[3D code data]
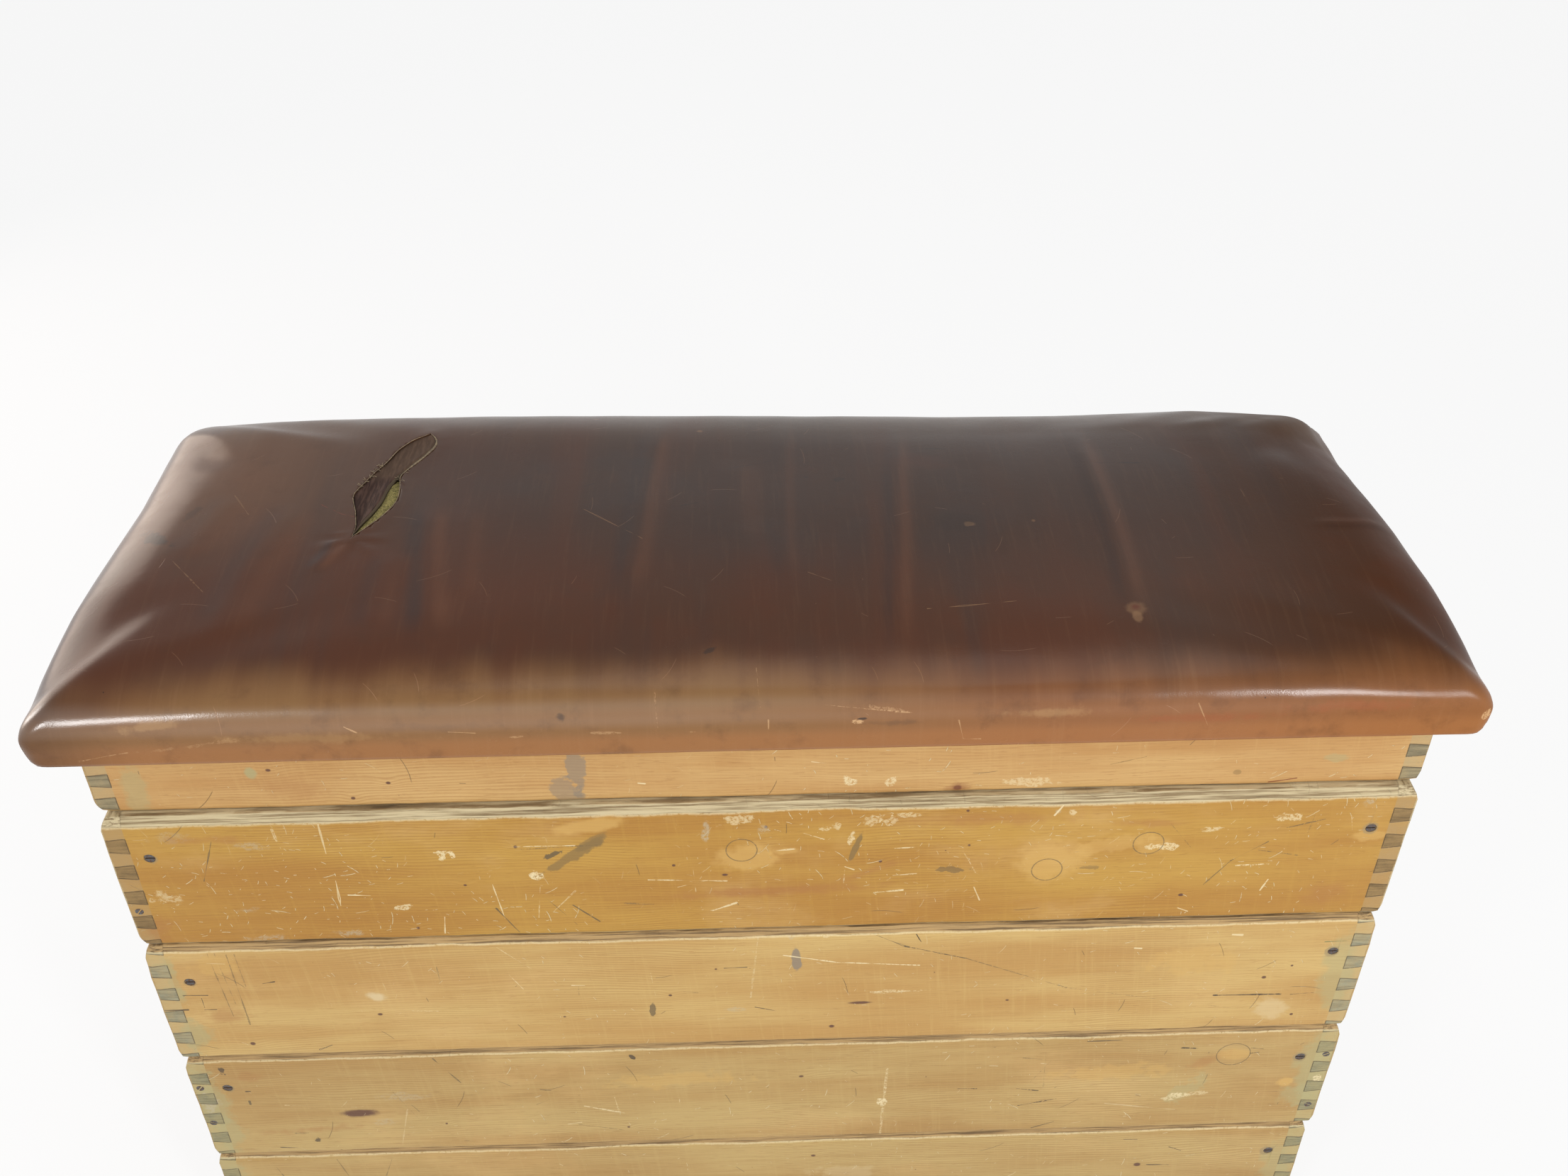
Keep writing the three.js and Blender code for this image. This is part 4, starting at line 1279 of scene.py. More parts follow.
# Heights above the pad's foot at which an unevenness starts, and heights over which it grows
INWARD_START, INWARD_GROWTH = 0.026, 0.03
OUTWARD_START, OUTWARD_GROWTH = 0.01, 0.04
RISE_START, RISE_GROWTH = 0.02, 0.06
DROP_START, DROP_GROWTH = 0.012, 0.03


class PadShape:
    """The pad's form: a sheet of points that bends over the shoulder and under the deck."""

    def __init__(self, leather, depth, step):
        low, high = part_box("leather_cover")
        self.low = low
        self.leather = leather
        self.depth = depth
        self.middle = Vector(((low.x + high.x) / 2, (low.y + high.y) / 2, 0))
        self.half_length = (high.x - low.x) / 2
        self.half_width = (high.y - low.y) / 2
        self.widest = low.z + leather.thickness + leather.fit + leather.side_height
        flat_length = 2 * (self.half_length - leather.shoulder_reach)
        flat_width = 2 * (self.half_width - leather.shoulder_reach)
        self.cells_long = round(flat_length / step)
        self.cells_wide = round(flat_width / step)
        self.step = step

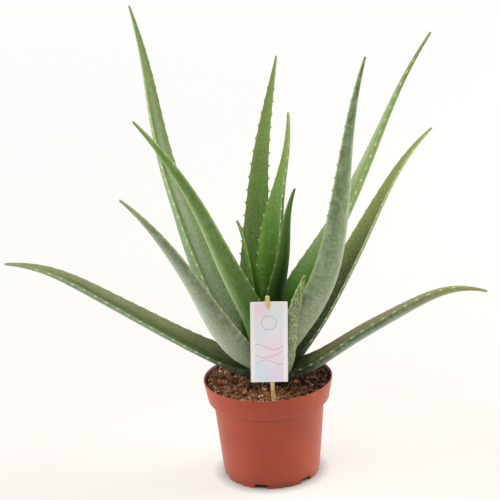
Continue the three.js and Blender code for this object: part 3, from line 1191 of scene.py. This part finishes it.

▸ **EXERCISE DETAILS**:
Lines containing the word "This" are to be counted in the listing; state their number alone.

▸ **RESULT**:
2